Closed ewmorr closed 3 years ago
Do you really have a bed file here?
You don't seem to have used --make-bed
.
Thanks for your quick response. Sorry I left that out. The full command was
plink --vcf test_dat.vcf --recode12 --mind 0.1 --geno 0.1 --out test_dat --allow-extra-chr --make-bed --missing-genotype 9
I don't think you need --recode12
and --missing-genotype 9
when making bed files.
Are you sure you're reading the bed file with pcadapt, and not some text file instead?
With regards to --missing-gentoype 9
the pcadapt manual Getting Started page says "missing values should be encoded by a single character (e.g. 9) different from 0, 1 or 2."
Here's how I'm reading the file:
require(pcadapt)
path_to_file <- "test_dat.bed"
filename <- read.pcadapt(path_to_file, type = "bed")
Calling filename
in R then gives
1] "test_dat.bed"
attr(,"n")
[1] 16
attr(,"p")
[1] 70
attr(,"class")
[1] "pcadapt_bed"
So looks like pcadapt recognizes a bed file?
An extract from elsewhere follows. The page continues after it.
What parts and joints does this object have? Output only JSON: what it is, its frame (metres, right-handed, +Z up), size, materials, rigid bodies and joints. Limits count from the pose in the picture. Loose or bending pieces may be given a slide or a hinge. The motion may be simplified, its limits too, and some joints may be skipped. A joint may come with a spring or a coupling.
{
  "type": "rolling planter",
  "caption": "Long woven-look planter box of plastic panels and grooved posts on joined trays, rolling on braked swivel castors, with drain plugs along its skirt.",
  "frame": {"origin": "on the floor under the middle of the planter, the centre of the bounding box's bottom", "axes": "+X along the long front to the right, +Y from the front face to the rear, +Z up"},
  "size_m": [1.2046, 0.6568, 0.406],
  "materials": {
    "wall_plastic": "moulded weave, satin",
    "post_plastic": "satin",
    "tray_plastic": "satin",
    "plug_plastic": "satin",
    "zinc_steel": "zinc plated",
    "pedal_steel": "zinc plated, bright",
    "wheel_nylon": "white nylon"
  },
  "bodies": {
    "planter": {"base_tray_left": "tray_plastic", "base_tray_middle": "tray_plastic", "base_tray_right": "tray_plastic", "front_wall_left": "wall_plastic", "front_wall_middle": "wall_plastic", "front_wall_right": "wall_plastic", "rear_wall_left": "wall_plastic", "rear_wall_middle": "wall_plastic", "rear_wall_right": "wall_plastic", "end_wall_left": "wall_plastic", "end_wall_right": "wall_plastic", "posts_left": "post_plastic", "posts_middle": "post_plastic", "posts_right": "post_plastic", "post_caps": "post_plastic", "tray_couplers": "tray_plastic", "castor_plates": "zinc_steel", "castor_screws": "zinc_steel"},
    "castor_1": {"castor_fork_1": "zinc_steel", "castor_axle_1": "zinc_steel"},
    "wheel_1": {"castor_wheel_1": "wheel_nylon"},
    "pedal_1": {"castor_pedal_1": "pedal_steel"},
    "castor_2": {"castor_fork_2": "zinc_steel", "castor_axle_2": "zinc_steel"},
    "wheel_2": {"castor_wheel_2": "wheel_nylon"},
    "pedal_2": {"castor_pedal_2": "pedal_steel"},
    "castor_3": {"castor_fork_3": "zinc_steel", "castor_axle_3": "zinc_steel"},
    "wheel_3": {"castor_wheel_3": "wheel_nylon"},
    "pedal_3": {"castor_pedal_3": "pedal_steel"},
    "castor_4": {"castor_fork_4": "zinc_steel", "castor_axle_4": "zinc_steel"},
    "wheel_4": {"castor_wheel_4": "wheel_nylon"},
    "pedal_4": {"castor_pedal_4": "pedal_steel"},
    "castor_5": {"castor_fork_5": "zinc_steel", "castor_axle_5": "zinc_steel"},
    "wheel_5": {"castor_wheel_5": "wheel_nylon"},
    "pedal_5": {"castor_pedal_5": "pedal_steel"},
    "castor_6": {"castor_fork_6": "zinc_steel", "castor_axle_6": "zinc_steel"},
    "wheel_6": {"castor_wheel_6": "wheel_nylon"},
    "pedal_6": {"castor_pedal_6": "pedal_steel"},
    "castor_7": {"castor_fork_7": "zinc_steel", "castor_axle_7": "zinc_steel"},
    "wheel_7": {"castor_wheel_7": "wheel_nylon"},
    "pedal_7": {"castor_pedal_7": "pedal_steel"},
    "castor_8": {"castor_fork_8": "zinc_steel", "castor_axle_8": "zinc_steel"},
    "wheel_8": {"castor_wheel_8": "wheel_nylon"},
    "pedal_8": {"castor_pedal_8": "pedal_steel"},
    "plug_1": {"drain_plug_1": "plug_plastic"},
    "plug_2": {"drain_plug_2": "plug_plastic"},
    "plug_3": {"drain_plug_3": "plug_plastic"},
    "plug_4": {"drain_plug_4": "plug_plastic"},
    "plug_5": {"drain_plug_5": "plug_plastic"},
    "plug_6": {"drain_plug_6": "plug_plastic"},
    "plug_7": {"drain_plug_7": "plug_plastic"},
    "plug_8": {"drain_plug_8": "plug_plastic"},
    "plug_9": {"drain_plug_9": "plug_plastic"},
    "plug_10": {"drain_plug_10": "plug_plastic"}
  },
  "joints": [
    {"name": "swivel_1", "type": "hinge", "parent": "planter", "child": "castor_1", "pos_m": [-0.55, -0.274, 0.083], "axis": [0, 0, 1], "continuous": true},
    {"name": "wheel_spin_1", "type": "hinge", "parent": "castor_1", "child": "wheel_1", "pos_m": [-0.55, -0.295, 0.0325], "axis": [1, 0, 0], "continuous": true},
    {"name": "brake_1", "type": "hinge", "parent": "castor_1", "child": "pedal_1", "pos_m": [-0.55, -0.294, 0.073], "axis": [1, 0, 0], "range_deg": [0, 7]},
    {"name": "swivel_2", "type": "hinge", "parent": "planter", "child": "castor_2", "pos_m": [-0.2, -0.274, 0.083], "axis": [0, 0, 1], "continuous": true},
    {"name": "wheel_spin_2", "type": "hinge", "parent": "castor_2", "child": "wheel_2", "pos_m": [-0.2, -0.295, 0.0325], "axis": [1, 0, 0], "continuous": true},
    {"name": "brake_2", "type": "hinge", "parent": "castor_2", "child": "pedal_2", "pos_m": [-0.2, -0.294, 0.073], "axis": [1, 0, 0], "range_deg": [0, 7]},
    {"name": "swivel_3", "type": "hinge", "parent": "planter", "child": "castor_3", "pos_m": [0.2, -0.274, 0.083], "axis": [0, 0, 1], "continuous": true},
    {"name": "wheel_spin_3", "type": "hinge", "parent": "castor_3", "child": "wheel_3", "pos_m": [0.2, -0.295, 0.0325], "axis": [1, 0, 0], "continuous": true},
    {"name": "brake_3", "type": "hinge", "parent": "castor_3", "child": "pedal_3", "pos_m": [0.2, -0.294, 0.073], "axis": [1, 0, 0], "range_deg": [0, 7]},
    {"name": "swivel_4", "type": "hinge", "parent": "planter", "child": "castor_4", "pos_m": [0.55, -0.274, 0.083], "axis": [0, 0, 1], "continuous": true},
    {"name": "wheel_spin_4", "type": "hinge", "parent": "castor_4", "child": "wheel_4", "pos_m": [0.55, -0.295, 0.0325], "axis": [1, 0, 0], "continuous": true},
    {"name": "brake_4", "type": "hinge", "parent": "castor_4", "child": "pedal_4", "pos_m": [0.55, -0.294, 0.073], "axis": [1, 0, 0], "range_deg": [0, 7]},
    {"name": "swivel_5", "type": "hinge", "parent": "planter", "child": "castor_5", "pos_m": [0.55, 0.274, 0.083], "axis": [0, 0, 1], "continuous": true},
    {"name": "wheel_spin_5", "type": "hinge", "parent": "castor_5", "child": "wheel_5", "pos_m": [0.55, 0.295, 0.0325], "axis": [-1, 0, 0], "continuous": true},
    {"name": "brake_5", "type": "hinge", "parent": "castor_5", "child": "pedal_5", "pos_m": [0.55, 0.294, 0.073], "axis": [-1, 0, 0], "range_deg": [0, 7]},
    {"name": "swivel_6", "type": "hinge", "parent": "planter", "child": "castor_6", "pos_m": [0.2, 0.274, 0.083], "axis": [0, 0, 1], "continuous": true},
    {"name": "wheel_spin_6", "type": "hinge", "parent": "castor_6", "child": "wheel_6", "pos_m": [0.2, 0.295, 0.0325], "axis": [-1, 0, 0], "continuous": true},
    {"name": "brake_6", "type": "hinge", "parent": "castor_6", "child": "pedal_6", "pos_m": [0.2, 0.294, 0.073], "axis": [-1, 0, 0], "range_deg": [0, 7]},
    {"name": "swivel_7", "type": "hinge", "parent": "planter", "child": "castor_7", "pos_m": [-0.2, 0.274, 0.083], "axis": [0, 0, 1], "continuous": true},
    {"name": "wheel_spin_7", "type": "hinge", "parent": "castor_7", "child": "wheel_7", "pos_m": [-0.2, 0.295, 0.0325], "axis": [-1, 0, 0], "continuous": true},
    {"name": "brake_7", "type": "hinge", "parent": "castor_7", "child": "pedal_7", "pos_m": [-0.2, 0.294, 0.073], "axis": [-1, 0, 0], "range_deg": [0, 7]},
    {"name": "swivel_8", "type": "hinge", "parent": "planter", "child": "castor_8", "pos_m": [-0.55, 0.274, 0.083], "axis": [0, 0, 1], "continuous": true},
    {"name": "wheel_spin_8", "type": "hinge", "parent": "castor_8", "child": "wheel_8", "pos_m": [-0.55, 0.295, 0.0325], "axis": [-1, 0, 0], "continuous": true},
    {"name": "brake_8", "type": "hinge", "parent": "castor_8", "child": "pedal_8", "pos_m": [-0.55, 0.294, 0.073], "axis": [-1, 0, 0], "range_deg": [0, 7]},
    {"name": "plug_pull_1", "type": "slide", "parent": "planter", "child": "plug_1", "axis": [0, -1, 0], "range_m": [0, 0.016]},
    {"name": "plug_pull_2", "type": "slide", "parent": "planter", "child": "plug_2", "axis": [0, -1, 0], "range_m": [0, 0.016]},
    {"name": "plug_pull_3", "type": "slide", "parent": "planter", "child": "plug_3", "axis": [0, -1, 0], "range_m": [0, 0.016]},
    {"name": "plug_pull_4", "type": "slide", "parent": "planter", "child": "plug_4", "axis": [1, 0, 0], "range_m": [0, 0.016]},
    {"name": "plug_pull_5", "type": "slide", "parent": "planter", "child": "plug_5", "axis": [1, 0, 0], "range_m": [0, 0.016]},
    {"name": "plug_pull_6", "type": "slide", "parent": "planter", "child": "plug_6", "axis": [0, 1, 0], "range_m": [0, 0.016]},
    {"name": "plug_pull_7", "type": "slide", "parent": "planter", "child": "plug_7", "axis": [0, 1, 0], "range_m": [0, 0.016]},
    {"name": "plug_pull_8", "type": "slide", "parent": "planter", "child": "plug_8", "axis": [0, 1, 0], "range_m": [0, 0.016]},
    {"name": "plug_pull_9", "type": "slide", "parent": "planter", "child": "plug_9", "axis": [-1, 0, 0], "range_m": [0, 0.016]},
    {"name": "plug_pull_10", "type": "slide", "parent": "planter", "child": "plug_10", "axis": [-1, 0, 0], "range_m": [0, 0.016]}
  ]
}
I would note that I can also read a PED (i.e. a text file), I just get a warning about the PED conversion to BED within pcadapt is deprecated...
Nevertheless, I'm probably doing something silly, so if the answer isn't obvious I can continue to do some digging.
That first sentence refers to when you're using a text file as input.
Yes, it seems that you're reading a bed file indeed. Is it normal that it is so small though?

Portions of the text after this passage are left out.